- _Input material_
● ● ● ●
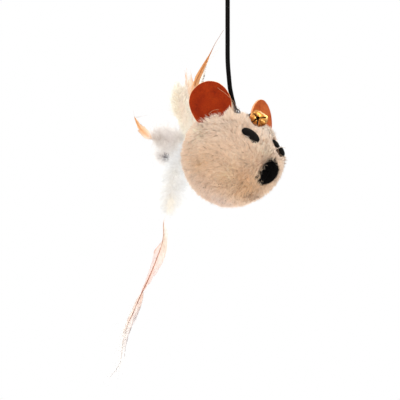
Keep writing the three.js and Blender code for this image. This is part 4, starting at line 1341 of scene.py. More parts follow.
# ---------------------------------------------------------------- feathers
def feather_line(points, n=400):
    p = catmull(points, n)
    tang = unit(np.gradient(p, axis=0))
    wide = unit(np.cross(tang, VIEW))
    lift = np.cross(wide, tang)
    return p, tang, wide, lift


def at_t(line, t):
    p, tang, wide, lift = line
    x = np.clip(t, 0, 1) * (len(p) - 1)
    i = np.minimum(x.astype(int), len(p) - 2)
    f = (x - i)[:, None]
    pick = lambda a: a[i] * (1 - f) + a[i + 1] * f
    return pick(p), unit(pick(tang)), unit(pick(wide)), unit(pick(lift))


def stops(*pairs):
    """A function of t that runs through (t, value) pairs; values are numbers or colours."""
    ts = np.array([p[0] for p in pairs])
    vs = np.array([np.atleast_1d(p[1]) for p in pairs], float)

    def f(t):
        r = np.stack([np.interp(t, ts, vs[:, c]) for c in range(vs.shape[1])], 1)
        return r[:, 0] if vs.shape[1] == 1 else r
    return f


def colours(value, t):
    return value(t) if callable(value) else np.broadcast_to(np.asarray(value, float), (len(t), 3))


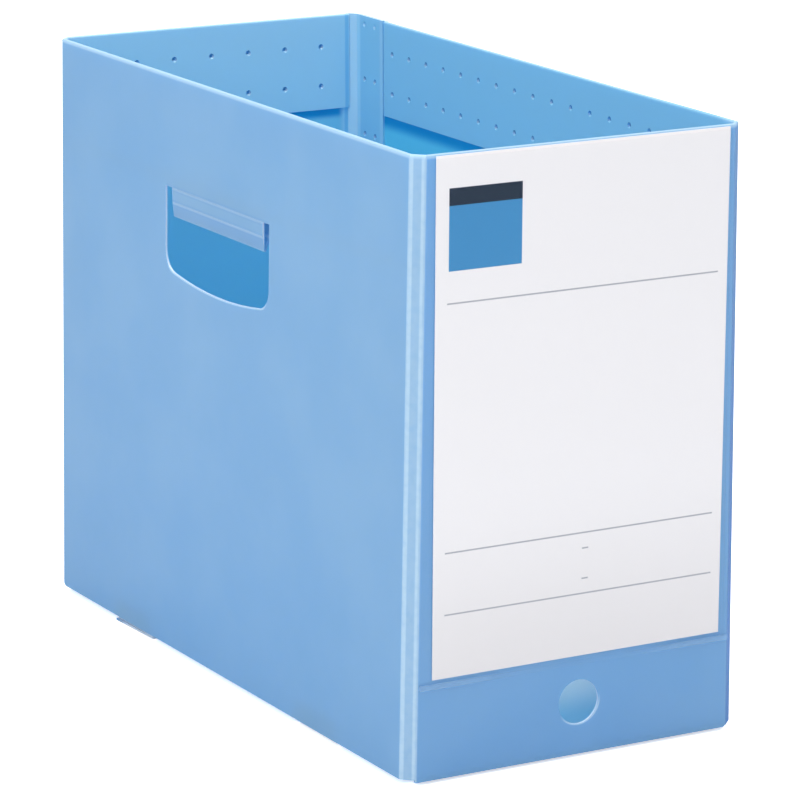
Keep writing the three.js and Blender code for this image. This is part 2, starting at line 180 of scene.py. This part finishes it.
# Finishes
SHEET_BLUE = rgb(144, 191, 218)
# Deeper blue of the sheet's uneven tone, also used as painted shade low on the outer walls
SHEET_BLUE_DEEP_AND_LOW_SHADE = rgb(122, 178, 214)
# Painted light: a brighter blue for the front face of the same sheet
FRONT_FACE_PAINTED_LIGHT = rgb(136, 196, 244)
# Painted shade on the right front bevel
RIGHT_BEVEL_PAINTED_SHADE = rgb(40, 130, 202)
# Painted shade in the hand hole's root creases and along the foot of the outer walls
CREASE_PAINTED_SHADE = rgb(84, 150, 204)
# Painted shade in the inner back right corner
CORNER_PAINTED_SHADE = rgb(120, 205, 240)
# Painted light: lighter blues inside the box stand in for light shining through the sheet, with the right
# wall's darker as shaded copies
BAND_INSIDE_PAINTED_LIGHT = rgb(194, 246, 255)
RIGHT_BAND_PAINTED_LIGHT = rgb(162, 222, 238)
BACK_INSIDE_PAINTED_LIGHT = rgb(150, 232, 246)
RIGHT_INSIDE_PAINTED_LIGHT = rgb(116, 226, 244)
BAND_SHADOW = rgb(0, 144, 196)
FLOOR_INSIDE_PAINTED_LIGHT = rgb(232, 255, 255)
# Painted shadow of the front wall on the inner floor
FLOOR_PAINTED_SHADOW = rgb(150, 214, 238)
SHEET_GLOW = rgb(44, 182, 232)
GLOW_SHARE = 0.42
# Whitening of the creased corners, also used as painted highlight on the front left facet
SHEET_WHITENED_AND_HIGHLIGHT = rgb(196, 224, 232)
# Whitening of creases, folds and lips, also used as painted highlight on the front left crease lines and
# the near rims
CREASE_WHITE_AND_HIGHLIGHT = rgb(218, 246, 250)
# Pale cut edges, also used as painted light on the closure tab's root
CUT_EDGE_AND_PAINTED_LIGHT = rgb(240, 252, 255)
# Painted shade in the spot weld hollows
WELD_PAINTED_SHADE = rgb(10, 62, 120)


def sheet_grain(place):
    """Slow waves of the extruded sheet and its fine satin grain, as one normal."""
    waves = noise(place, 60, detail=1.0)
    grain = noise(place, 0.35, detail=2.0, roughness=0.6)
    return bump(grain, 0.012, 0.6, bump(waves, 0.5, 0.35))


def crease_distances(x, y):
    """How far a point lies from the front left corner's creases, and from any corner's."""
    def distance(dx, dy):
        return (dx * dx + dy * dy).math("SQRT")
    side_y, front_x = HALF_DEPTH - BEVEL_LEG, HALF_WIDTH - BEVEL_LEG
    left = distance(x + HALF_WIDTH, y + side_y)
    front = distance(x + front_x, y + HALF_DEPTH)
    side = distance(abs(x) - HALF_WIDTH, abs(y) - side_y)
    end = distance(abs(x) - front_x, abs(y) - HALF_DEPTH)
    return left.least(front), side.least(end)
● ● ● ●
Identify the lines of the data that contain the word "Blender". Copy each of them.

Keep writing the three.js and Blender code for this image. This is part 4, starting at line 1341 of scene.py. More parts follow.
Keep writing the three.js and Blender code for this image. This is part 2, starting at line 180 of scene.py. This part finishes it.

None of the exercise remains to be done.